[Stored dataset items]
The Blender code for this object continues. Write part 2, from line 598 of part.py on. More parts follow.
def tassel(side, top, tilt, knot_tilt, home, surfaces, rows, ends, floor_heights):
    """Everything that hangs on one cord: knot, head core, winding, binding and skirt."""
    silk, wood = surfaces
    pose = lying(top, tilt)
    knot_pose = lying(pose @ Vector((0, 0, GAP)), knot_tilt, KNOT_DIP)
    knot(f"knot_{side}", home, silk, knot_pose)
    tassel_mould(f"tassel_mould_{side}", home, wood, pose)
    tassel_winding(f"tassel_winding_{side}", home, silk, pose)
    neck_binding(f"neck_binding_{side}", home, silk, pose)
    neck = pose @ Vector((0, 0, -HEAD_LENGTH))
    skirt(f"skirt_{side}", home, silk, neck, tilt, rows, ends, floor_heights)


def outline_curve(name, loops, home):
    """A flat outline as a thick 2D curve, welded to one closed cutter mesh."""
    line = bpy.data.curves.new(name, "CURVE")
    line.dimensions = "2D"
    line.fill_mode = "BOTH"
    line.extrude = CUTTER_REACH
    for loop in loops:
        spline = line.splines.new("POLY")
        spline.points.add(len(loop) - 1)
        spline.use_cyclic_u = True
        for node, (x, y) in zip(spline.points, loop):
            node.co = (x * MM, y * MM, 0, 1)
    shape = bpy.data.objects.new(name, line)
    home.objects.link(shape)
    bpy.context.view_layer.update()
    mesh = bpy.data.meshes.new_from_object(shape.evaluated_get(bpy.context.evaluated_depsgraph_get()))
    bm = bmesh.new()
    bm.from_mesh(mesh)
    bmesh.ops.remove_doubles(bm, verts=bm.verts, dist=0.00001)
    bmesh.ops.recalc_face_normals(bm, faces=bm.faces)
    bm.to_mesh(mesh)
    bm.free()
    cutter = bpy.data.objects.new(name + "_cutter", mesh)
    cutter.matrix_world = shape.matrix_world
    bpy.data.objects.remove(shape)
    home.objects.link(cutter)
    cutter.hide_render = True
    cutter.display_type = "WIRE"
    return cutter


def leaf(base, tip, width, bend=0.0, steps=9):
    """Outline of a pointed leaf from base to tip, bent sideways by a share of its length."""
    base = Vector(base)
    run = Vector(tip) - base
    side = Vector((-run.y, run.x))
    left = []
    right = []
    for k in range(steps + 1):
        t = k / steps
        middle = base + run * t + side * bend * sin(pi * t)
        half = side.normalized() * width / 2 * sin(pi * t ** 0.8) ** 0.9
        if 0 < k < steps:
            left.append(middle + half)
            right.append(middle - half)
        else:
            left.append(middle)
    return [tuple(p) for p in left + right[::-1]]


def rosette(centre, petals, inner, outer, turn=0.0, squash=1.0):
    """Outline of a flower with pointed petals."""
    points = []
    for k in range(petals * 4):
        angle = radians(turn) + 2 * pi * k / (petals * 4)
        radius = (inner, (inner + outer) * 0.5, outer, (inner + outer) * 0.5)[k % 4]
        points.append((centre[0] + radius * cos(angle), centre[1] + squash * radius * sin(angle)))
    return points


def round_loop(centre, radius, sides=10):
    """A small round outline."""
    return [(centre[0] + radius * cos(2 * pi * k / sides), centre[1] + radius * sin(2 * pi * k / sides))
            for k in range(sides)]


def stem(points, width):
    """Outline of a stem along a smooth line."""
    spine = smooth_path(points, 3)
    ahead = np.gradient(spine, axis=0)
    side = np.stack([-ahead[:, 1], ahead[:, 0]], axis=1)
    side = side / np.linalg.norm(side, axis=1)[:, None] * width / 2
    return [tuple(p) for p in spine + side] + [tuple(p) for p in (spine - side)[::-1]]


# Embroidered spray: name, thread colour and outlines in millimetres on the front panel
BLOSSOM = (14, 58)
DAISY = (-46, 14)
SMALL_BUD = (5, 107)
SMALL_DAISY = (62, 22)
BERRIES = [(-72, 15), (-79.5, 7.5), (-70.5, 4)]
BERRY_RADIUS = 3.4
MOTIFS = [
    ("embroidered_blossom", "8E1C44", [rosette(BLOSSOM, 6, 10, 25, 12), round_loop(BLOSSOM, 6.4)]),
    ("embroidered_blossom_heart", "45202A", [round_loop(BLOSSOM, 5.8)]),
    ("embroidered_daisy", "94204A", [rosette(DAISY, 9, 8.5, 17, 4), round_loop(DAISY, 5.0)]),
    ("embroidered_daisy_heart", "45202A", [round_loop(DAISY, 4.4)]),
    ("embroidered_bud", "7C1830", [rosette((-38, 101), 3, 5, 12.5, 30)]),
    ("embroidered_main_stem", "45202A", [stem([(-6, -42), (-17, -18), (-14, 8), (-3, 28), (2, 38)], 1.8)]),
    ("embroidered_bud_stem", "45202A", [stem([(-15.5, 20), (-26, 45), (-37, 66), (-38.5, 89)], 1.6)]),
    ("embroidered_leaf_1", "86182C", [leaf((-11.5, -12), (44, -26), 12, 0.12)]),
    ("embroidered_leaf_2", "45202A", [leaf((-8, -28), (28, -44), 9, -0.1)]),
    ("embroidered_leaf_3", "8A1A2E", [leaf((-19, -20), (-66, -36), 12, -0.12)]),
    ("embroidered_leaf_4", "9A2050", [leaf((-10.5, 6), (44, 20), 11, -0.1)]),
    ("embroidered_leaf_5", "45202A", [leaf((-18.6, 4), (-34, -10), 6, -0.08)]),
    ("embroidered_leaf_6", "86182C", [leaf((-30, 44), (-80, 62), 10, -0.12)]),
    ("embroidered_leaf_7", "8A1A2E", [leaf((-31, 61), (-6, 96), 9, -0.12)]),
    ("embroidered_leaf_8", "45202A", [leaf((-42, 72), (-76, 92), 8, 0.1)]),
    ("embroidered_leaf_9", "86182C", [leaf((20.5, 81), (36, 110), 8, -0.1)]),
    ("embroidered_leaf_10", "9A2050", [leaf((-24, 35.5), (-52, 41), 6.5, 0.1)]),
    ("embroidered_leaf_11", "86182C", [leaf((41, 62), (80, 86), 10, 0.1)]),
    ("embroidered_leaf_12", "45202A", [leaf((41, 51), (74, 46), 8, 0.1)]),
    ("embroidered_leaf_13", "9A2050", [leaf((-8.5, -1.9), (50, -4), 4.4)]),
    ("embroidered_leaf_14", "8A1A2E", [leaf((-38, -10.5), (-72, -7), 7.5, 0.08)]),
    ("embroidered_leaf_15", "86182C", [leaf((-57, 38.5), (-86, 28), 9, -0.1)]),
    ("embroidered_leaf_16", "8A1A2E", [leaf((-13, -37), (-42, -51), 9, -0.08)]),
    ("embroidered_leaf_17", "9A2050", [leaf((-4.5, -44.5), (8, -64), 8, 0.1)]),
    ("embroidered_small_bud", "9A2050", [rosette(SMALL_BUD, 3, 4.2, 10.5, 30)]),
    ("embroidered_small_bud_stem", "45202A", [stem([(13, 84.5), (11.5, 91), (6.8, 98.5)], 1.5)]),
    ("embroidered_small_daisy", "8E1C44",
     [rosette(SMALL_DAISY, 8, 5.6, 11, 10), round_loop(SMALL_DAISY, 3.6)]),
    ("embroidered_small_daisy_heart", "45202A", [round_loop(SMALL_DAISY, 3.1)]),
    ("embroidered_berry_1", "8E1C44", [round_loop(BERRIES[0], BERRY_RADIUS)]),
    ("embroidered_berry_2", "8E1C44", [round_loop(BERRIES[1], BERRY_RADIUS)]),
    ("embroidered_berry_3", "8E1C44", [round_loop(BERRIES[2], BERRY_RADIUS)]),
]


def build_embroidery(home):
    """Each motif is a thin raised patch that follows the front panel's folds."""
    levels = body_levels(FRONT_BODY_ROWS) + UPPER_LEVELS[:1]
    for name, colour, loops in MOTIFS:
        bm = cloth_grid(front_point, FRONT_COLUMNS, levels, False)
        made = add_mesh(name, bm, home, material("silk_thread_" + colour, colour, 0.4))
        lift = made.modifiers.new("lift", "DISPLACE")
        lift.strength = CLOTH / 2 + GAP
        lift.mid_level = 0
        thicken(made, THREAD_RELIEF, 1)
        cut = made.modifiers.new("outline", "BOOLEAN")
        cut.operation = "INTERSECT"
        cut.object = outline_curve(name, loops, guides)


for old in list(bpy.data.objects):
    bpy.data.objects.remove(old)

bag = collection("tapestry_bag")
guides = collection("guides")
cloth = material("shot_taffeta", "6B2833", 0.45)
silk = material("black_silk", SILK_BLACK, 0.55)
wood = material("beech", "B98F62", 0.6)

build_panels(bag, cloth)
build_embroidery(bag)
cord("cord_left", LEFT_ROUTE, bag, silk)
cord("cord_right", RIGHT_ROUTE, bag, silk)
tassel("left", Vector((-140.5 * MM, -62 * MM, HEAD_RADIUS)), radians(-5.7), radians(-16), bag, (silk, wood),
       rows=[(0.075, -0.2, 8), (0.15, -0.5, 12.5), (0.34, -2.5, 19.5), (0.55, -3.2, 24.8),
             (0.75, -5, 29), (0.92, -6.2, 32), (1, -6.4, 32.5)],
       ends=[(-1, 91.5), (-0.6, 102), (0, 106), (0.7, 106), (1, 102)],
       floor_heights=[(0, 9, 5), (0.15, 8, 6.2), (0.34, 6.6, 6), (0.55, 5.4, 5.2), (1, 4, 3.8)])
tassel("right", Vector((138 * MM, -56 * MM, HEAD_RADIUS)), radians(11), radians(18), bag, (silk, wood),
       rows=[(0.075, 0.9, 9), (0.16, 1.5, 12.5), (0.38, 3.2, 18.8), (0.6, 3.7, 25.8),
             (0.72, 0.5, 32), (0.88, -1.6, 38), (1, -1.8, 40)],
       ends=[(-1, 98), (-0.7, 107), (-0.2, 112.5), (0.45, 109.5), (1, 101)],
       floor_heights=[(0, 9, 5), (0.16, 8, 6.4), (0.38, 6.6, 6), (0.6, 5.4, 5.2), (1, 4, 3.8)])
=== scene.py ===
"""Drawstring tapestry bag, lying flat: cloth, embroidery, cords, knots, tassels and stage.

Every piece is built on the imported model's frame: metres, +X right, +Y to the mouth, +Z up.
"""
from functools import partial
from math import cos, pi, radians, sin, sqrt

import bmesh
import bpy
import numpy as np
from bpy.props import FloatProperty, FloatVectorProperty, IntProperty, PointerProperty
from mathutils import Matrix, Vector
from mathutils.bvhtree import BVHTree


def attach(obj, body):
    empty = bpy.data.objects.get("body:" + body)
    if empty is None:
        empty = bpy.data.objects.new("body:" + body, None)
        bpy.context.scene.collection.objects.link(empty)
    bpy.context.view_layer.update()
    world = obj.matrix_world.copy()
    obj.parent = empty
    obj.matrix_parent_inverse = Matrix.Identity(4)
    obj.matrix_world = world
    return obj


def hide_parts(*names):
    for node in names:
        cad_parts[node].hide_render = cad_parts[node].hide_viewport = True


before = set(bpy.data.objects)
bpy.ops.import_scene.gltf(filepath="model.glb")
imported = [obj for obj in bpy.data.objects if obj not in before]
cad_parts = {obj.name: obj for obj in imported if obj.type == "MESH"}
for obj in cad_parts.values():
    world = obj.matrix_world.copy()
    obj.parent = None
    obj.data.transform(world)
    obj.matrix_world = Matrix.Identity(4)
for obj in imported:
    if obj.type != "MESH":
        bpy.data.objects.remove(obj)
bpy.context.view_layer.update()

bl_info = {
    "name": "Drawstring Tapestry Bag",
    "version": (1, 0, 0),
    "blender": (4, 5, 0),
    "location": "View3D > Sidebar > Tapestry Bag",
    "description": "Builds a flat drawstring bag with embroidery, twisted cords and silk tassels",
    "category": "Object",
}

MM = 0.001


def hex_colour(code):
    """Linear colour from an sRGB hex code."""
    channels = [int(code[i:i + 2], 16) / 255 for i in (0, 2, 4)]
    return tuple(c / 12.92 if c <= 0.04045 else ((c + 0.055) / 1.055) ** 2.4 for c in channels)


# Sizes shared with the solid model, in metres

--

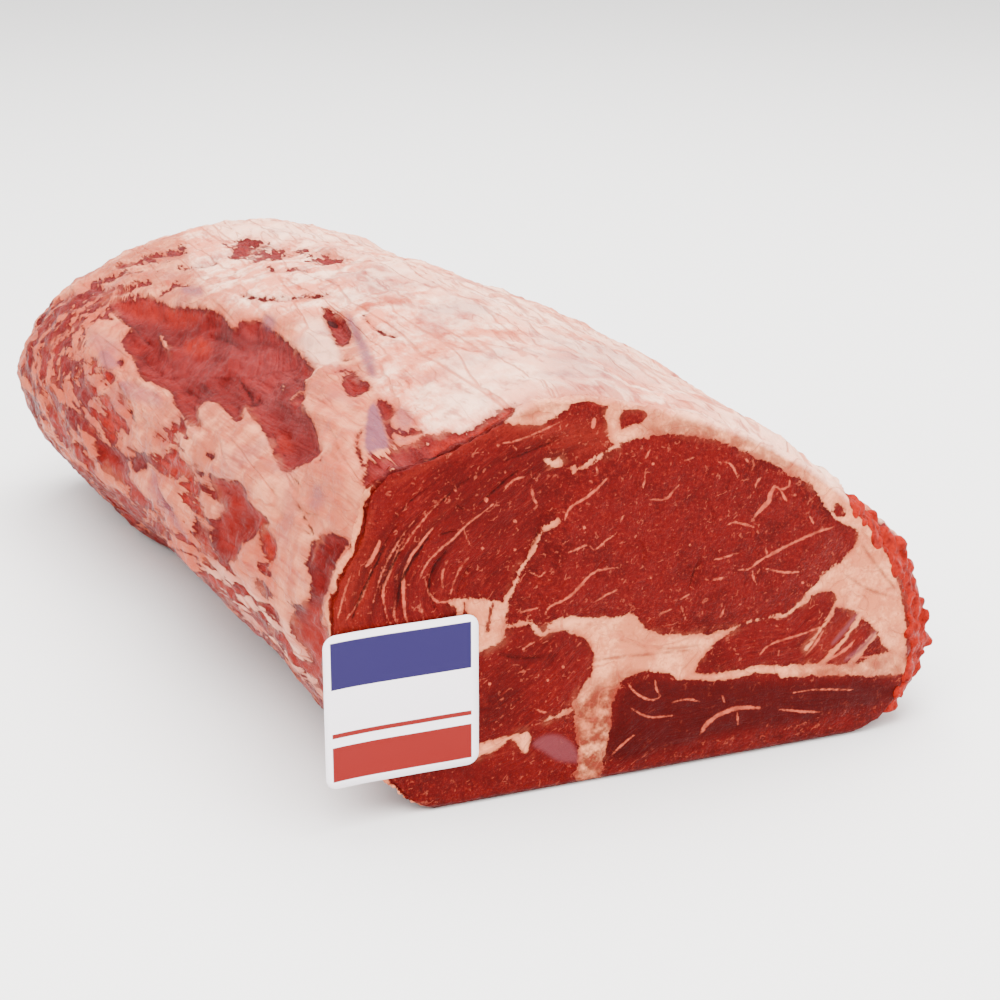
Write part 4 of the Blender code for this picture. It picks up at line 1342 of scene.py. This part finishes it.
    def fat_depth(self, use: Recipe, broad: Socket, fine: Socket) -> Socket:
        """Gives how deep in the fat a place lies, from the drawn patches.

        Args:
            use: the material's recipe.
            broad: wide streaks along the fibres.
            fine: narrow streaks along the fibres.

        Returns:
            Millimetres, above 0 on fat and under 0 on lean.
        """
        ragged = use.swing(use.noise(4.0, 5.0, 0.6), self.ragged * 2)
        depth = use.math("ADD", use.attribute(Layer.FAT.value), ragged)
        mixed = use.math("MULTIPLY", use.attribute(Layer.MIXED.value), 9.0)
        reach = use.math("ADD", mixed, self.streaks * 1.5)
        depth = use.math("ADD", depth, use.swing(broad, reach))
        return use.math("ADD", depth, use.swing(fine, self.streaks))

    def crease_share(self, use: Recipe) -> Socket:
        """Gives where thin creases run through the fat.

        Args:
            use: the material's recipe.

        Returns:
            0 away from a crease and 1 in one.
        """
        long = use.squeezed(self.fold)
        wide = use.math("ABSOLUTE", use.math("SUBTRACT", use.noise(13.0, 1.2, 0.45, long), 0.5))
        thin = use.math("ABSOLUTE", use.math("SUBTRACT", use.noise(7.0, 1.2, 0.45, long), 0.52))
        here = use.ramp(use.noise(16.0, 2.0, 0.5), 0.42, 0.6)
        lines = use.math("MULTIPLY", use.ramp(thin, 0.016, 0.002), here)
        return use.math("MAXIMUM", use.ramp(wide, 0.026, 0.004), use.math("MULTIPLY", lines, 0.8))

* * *

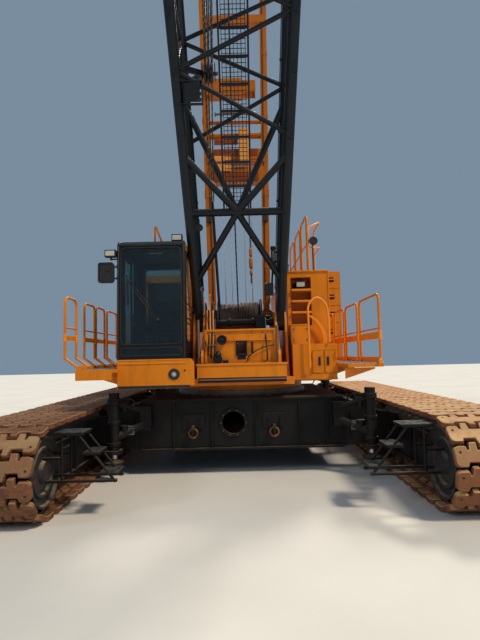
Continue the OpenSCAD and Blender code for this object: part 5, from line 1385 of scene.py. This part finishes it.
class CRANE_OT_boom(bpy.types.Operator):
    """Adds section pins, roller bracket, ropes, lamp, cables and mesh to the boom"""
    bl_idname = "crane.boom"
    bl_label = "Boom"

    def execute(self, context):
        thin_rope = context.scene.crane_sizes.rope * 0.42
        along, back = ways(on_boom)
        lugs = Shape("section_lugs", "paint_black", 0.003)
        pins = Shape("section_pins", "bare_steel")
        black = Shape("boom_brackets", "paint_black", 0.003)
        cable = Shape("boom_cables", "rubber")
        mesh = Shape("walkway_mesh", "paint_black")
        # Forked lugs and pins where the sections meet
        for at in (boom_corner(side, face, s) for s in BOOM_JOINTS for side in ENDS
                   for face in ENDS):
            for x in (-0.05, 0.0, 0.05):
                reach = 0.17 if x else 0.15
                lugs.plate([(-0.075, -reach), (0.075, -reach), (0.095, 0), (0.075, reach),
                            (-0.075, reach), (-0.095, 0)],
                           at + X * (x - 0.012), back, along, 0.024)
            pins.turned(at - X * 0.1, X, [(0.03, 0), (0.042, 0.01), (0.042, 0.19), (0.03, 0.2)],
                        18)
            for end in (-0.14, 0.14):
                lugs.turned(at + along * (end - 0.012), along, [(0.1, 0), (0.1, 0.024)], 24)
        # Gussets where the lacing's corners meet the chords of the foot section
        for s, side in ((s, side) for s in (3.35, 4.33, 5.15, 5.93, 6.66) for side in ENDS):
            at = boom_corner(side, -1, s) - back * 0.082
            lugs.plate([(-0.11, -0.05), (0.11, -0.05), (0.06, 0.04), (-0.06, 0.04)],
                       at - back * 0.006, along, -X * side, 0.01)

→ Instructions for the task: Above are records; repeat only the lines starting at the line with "build_panels(bag, cloth)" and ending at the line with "if empty is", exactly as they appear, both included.

→ Task response:
build_panels(bag, cloth)
build_embroidery(bag)
cord("cord_left", LEFT_ROUTE, bag, silk)
cord("cord_right", RIGHT_ROUTE, bag, silk)
tassel("left", Vector((-140.5 * MM, -62 * MM, HEAD_RADIUS)), radians(-5.7), radians(-16), bag, (silk, wood),
       rows=[(0.075, -0.2, 8), (0.15, -0.5, 12.5), (0.34, -2.5, 19.5), (0.55, -3.2, 24.8),
             (0.75, -5, 29), (0.92, -6.2, 32), (1, -6.4, 32.5)],
       ends=[(-1, 91.5), (-0.6, 102), (0, 106), (0.7, 106), (1, 102)],
       floor_heights=[(0, 9, 5), (0.15, 8, 6.2), (0.34, 6.6, 6), (0.55, 5.4, 5.2), (1, 4, 3.8)])
tassel("right", Vector((138 * MM, -56 * MM, HEAD_RADIUS)), radians(11), radians(18), bag, (silk, wood),
       rows=[(0.075, 0.9, 9), (0.16, 1.5, 12.5), (0.38, 3.2, 18.8), (0.6, 3.7, 25.8),
             (0.72, 0.5, 32), (0.88, -1.6, 38), (1, -1.8, 40)],
       ends=[(-1, 98), (-0.7, 107), (-0.2, 112.5), (0.45, 109.5), (1, 101)],
       floor_heights=[(0, 9, 5), (0.16, 8, 6.4), (0.38, 6.6, 6), (0.6, 5.4, 5.2), (1, 4, 3.8)])
=== scene.py ===
"""Drawstring tapestry bag, lying flat: cloth, embroidery, cords, knots, tassels and stage.

Every piece is built on the imported model's frame: metres, +X right, +Y to the mouth, +Z up.
"""
from functools import partial
from math import cos, pi, radians, sin, sqrt

import bmesh
import bpy
import numpy as np
from bpy.props import FloatProperty, FloatVectorProperty, IntProperty, PointerProperty
from mathutils import Matrix, Vector
from mathutils.bvhtree import BVHTree


def attach(obj, body):
    empty = bpy.data.objects.get("body:" + body)
    if empty is None:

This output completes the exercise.